Nancy Andreasen offers four suggestions to which you should allocate 30 minutes a day — choose a new and unfamiliar area of knowledge and explore it in depth, spend some time meditating or just thinking, practise observing and describing things, and practise imagining. This is quite a punishing workout but it makes perfect sense and, unlike the Nintendo DS, it does seem to describe a better way of life.

Ian Robertson, professor of psychology at Trinity College, Dublin, suggests reading out loud at breakfast, making lists of related objects (say, yellow ones, or those beginning with A), and change hands — brush your teeth with your left hand if you’re right-handed. Again, this makes perfect sense: these tricks make your brain deal with the unfamiliar as opposed to getting locked in old patterns of thought.

But there’s going to be a lot of snake oil on the market in the decades, if not centuries, before we can come up with any more solid prescriptions to save our highest creative selves from brain rot. The brain workout is already as much of a boomer must-do as the body workout. In fact, it’s clearly a lot more important. The best advice I ever heard came from a Spanish neurologist, Damaso Crespo. He said I should do 100 yards a day, not sprinting but walking. But I had to walk with a friend and talk all the time. It’s the walking, the talking and the friendship that feed the brain; the sprint just feeds dumb muscles.

In the end you die, and it seems likely that the miracle of the world inside your particular 1.3 kilograms of crème caramel dies with you. Perhaps you had insight, inspiration, perhaps you created, perhaps you were a genius.

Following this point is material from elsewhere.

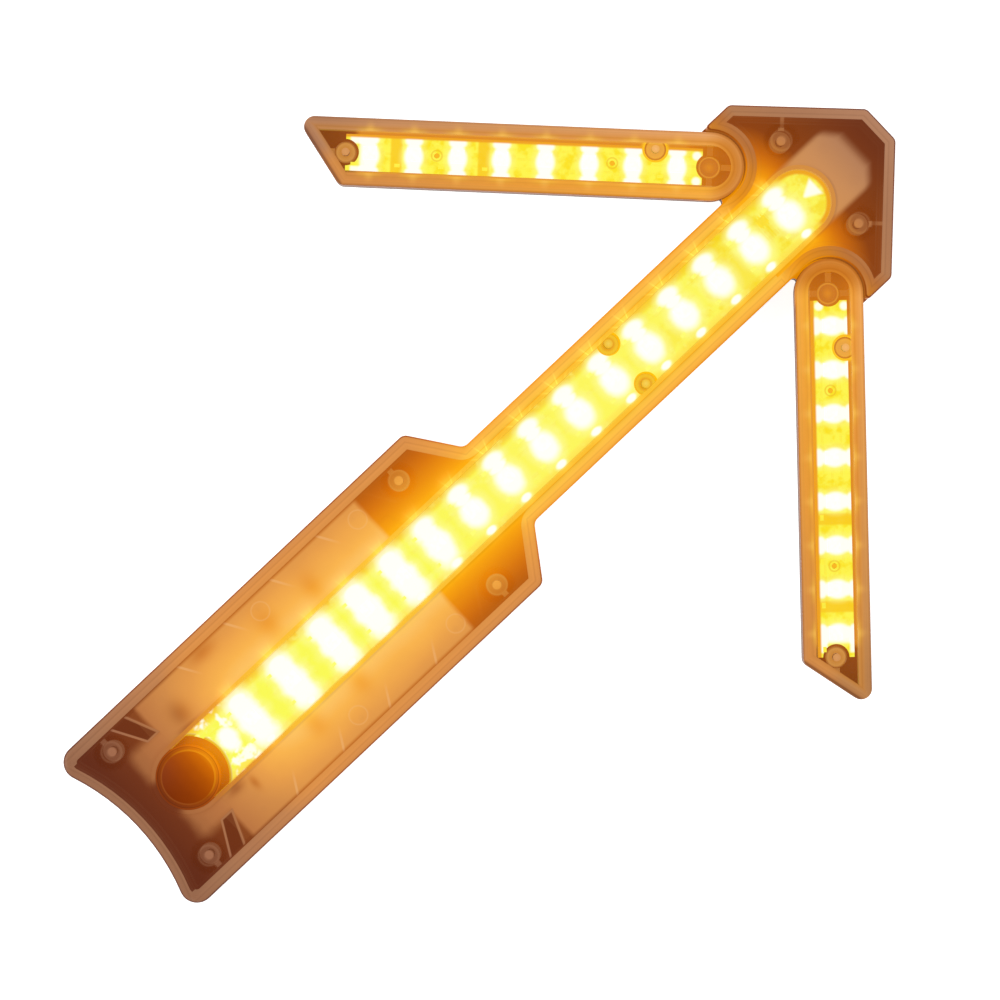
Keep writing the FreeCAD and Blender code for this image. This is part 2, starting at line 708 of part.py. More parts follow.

Perhaps, one day, neuroscientists and psychologists will finish their maps and tell us how it’s all done. But will they really?

One last time and date. At 8pm on January 27, 1756, Mozart was born in Salzburg, Austria. He spent most of the next 35 years giving the best ever account in music of why your life is worth living, even though his own ended in poverty, suffering and disappointment. He never had electrodes stuck to his head, nor was he slid inside an MRI machine. And, even if he had been subjected to our mind probes, what would that have told us? Probably what we knew already: that this happened just once.

So forget the Nintendo, forget everything. Listen to what the human mind can do. Brain workouts are all very well but, stripping away the science and the rhetoric, they all come down to the same simple injunction: pay attention, because you pass this way only once.